Valley caloritronics in a photodriven heterojunction of Dirac materials
Priyadarshini Kapri, Bashab Dey, Tarun Kanti Ghosh
Abstract
We consider a lateral heterojunction where the left and right leads are made of monolayer graphene and the middle region is made of a gapped tilted Dirac material (borophene or quinoid graphene) illuminated with off-resonant circularly polarized radiation. The tilt parameter ${v}_{t}$ makes the band gap indirect and smaller in magnitude as compared to Dirac materials without tilt. Exposure to radiation makes the band gaps of the central region valley dependent, which show their signatures as valley-polarized charge and thermal currents, thereby causing a valley Seebeck effect. We study the variation of the valley-polarized electrical conductance, thermal conductance, thermopower, and figure of merit of this junction with chemical potential $\ensuremath{\mu}$ and a tunable gap parameter $\ensuremath{\eta}$. For nonzero $\ensuremath{\eta}$, all the valley-polarized quantities are peaked at certain values of chemical potential and then vanish asymptotically. An increase in the gap parameter enhances the valley thermopower and valley figure of merit, whereas the valley conductances (electrical and thermal) show nonmonotonic behavior with $\ensuremath{\eta}$. We also compare the valley-polarized quantities with their corresponding charge counterparts (effective contribution from both valleys).
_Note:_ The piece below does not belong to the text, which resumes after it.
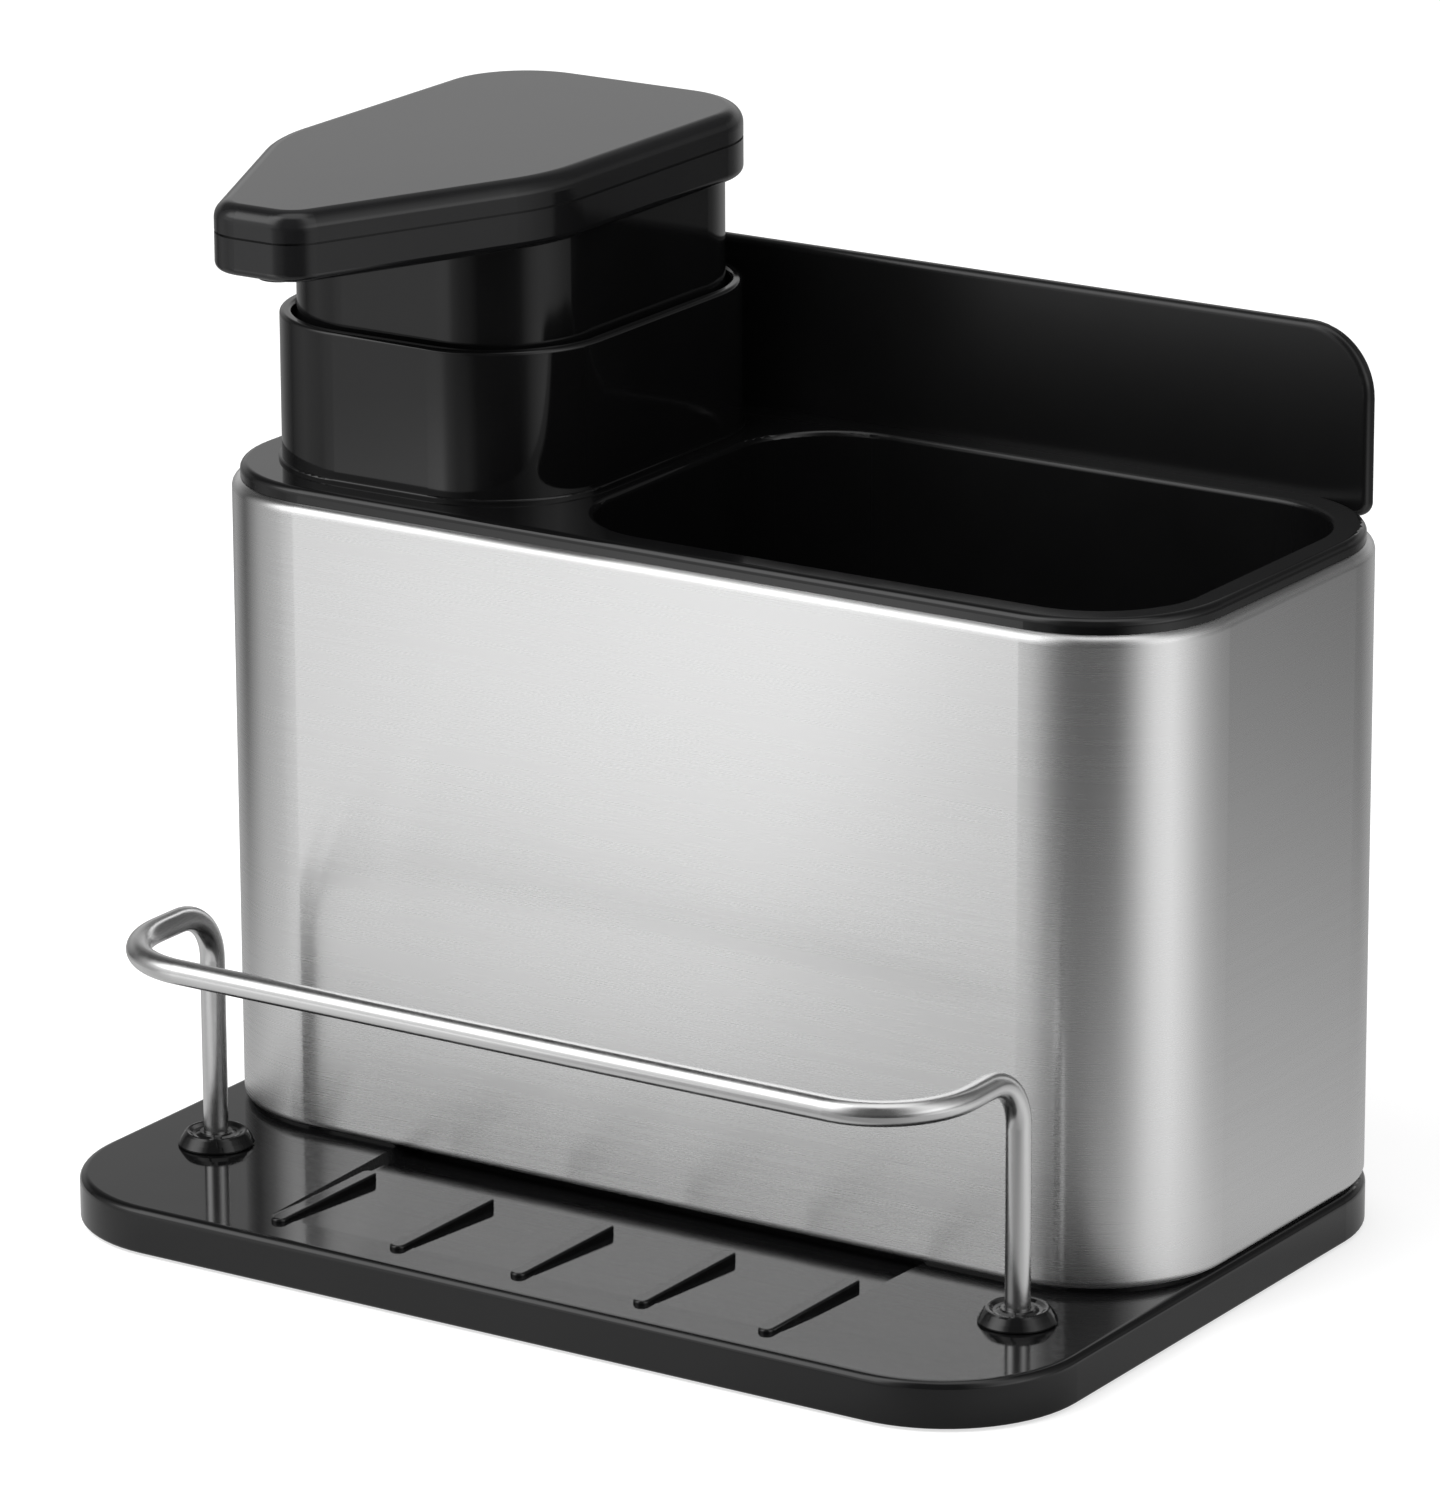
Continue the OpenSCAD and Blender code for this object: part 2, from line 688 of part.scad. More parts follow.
module top_insert() color([0.05, 0.05, 0.055]) {
    well_hang = sleeve_top - well_z;
    difference() {
        union() {
            soft_plate(inset_pts(body_pts, rim_in), inset_r(body_radii, rim_in), sleeve_top,
                rim_t, rim_edge_r, 0);
            difference() {
                prism(body_pts, body_radii, sleeve_top - rim_skirt_h, rim_skirt_h + lap,
                    rim_skirt_in);
                prism(body_pts, body_radii, sleeve_top - rim_skirt_h - lap,
                    rim_skirt_h + 3 * lap, rim_skirt_in + rim_skirt_w);
            }
            prism(well_pts, well_radii, well_z, well_hang + lap, -well_wall);
            at_each(boss_places) translate([0, 0, deck_z])
                cylinder(h = well_z - deck_z + lap, r = boss_r);
            at_each(post_places) translate([0, 0, deck_z])
                cylinder(h = sleeve_top - deck_z + lap, r = post_r);
            back_panel();
        }
        mouth_cut(well_pts, well_radii, well_z + well_floor, rim_z, well_mouth_r);
        prism(tank_pts, tank_radii, tank_z - lap, rim_z - tank_z + 2 * lap, -fit_gap);
        at_each(screw_places) translate([0, 0, deck_z - lap])
            cylinder(h = screw_l - base_t + screw_head_sink + 2 * lap, r = screw_r);
        for (i = [0:drain_nx - 1]) for (j = [0:drain_ny - 1])
            translate([well_x + (i - (drain_nx - 1) / 2) * drain_pitch,
                well_y + (j - (drain_ny - 1) / 2) * drain_pitch, well_z - lap])
                cylinder(h = well_floor + 2 * lap, r = drain_r);
    }
}

module soap_tank() color([0.05, 0.05, 0.055]) {
    difference() {
        union() {
            prism(tank_pts, tank_radii, tank_z, collar_z - lip_r - tank_z);
            translate([0, 0, ledge_z]) carry(tank_pts, tank_radii)
                lip_section(tank_wall, collar_z - ledge_z, lip_r);
            translate([0, 0, rim_z])
                carry(inset_pts(tank_pts, -flange_w), inset_r(tank_radii, -flange_w))
                    band(flange_w + lap, flange_h, flange_h / 2, 0);
        }
        prism(tank_pts, tank_radii, tank_z + tank_floor, ledge_z - tank_z, tank_wall + ledge_w);
        prism(tank_pts, tank_radii, ledge_z, collar_z - ledge_z + lap, tank_wall);
    }
}

// Section of an upright wall with a fully rounded top edge
module lip_section(w, h, r) {
    translate([-w, 0]) square([w, h - r]);
    translate([r - w, h - r]) square([w - 2 * r, r]);
    translate([-r, h - r]) circle(r = r);
    translate([r - w, h - r]) circle(r = r);
}

module wire_bend(r) {
    rotate_extrude(angle = 90) translate([r, 0]) circle(d = wire_d);
}

module rail_side() {
    foot = pad_h + leg_end_up;
    translate([-leg_x, leg_y, foot]) cylinder(h = bar_z - leg_bend_r - foot, d = wire_d);
    translate([-leg_x, leg_y - leg_bend_r, bar_z - leg_bend_r]) rotate([90, 0, 90])
        wire_bend(leg_bend_r);
    translate([-leg_x, leg_y - leg_bend_r, bar_z]) rotate([90, 0, 0])
        cylinder(h = leg_y - leg_bend_r - bar_y - bar_bend_r, d = wire_d);
    translate([bar_bend_r - leg_x, bar_y + bar_bend_r, bar_z]) rotate(180)
        wire_bend(bar_bend_r);
    translate([bar_bend_r - leg_x, bar_y, bar_z]) rotate([0, 90, 0])
        cylinder(h = leg_x - bar_bend_r, d = wire_d);
}

module rail_wire() color([0.8, 0.8, 0.82]) {
    rail_side();
    mirror([1, 0, 0]) rail_side();
}

module rail_grommets() color([0.04, 0.04, 0.04]) {
    at_each(leg_places) {
        difference() {
            translate([0, 0, deck_z]) rotate_extrude()
                polygon(concat([[0, 0]],
                    [for (s = grommet_shares) [s[0] * grommet_r, s[1] * grommet_h]],
                    [[0, grommet_h]]));
            translate([0, 0, deck_z - lap])
                cylinder(h = grommet_h + 2 * lap, r = wire_d / 2 + running_gap);
        }
        tube(shank_r, wire_d / 2 + running_gap, pad_h + clip_sink, base_t - clip_sink);
    }
}

module rail_clips() color([0.7, 0.7, 0.7]) {
    at_each(leg_places)
        tube(clip_r, wire_d / 2 + running_gap, pad_h + clip_sink - clip_t, clip_t);
}

module pump_plate() color([0.08, 0.08, 0.085]) {
    bottom = plate_top - plate_t;
    difference() {
        union() {
            prism(tank_pts, tank_radii, bottom, plate_t, tank_wall + gasket_gap);
            at_pump() translate([0, 0, bottom]) cylinder(h = plate_t + neck_h, r = neck_r);
        }
        at_pump() {
            translate([0, 0, bottom - lap])
                cylinder(h = plate_t + neck_h + 2 * lap, r = cylinder_r + running_gap);
            translate([0, vent_out, bottom - lap]) cylinder(h = plate_t + 2 * lap, r = vent_r);
        }
    }
}

module tank_gasket() color([0.75, 0.75, 0.72]) {
    difference() {
        prism(tank_pts, tank_radii, ledge_z, gasket_t, tank_wall + gasket_gap);
        prism(tank_pts, tank_radii, ledge_z - lap, gasket_t + 2 * lap, tank_wall + ledge_w);
    }
}

module pump_cylinder() color([0.88, 0.88, 0.86]) {
    at_pump() difference() {
        union() {
            translate([0, 0, chamber_z - chamber_floor])
                cylinder(h = cap_z - chamber_z + chamber_floor, r = cylinder_r);
            translate([0, 0, cylinder_top]) cylinder(h = rim_flange_t, r = rim_flange_r);
            translate([0, 0, spigot_z]) cylinder(h = spigot_l + lap, r = spigot_r);
        }
        translate([0, 0, chamber_z]) cylinder(h = cap_z - chamber_z + lap, r = bore_r);
        translate([0, 0, spigot_z]) cylinder(h = chamber_z - spigot_z + lap, r = foot_seat_r);
        translate([0, 0, spigot_z - lap]) cylinder(h = dip_push + lap, r = dip_r + running_gap);
    }
}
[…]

The charge thermopower and the charge figure of merit behave nonmonotonically with $\ensuremath{\eta}$ and the charge conductances (electrical and thermal) depict a decreasing trend with $\ensuremath{\eta}$. Furthermore, the tilt parameter reduces the effective transmission of carriers through the junction, thereby diminishing all the charge- and valley-polarized quantities. As the gaps in the dispersion can be adjusted by varying the intensity of light as well as the Semenoff mass, the tunability of this junction with regard to its thermoelectric properties may be experimentally realizable.